The rumors that Milo Yiannopoulos has been invited to Cal State Bakersfield by the College Republicans are true.
But there’s trouble.
Lawyers are now involved.
William Becker Jr., president and CEO of conservative nonprofit law firm Freedom X, has sent a letter to CSUB officials challenging their handling of the event planning process.
Unless the university approves Yiannopoulos’ speaking engagement on Oct. 25 in the Icardo Center, the letter states, it will have violated the CSUB College Republicans' constitutional rights.
And legal action will follow.
Yiannopoulos is a polarizing conservative activist and former Brietbart editor whose visits to American universities have sparked controversy and violence, most notably a visit to the University of California at Berkeley in February that involved rioting, vandalism, arson and other mayhem.
Becker's letter demands that CSUB officials immediately reverse a decision that the Icardo Center on campus is off-limits for the event due to a “commercial use” policy that states, “Use of university facilities for commercial purposes is restricted.”
CSUB considers it commercial, Becker said, because the College Republicans want to sell tickets to fund the $20,000 speaker's fee.
The university declined to address the letter immediately on Wednesday.
“We have received the letter and are in the process of reviewing it,” said CSUB Director of Public Affairs and Communications Michael Lukens.

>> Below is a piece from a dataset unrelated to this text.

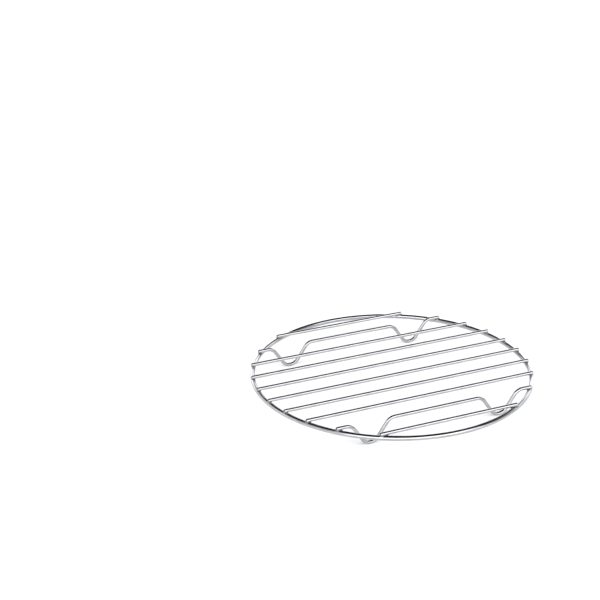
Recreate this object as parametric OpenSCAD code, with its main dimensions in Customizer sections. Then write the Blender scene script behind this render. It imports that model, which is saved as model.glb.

Becker writes that former CSUB College Republicans Chairman Jack Thomasy has been working with the university since May and had tentative approval to host Yiannopoulos’ visit.
“Despite this protracted process and the representations made to Thomasy during it concerning the necessary conditions for having the CSUB-CR’s event approved, it wasn’t until very recently, September 8, 2017, that Thomasy was informed the Icardo Center was off-limits for commercial use and that he would need to locate an alternative venue,” the letter states.
That decision has thrown the College Republicans group planning process into turmoil, the letter states, and forces it to absorb Yiannopoulos' $20,000 speaking fee on its own.
In a phone interview, Becker said that the CSUB College Republican group wants to sell tickets to the event to cover the $20,000 speaker fee.
CSUB is calling that a commercial event and saying it can’t be held in the Icardo Center, he said. The College Republicans organization has to keep the event free to the public or find another venue.
A copy of CSUB's facilities use policies obtained by The Californian shows that the university restricts the use of campus facilities for commercial events.
There is no other venue that can hold the event, which has a projected attendance of 1,000, according to CSUB's preliminary event schedule, Becker said.
“What they’re doing is a de facto ban on most public appearances,” he said. “If you can’t charge for public speakers like Milo, you’re never going to get speakers on campus.”
Currently, he said, he is working with Cal State Fullerton to host Yiannopoulos for a Halloween speaking engagement and the university is coordinating the ticketing.
Becker said CSUB has been stringing Thomasy along and has labeled the event commercial because “They know that the College Republicans can’t afford” to pay for the event up-front.
If that decision isn't reversed this week, the letter states, Freedom X will sue CSUB.
A series of hot debates developed on The Californian’s Facebook post about the event.
Some posters accused opponents of trying to block free speech by preventing Yiannopoulos from visiting. Others roundly cheered the man.
Still others pointed to some of his controversial statements and the violence that has followed him as reasons to keep him away from CSUB.
Elizabeth Lewis wrote that she is concerned that Yiannopoulos is known for “outing” LGBTQ, Muslim and immigrant students at events like the ones planned at CSUB.
She is opposed to Yiannopoulos and his tactics, she wrote, but she isn’t opposed to the event happening. She’d even attend, she wrote, to hear him for herself.
But CSUB and students shouldn’t be required to pay for Yiannopoulos to come, Lewis said.
“I'm not at all arguing he shouldn't be allowed to speak here. I'm arguing that campus policy means we don't have to pay for him. Period. We don't have to pay for anything even remotely like him, we didn't pay for Biden, we didn't pay for the man who blew Watergate when he came and spoke, we wouldn't pay for Trump. Clubs don't get to do this. That's it. That is all I'm saying,” she wrote.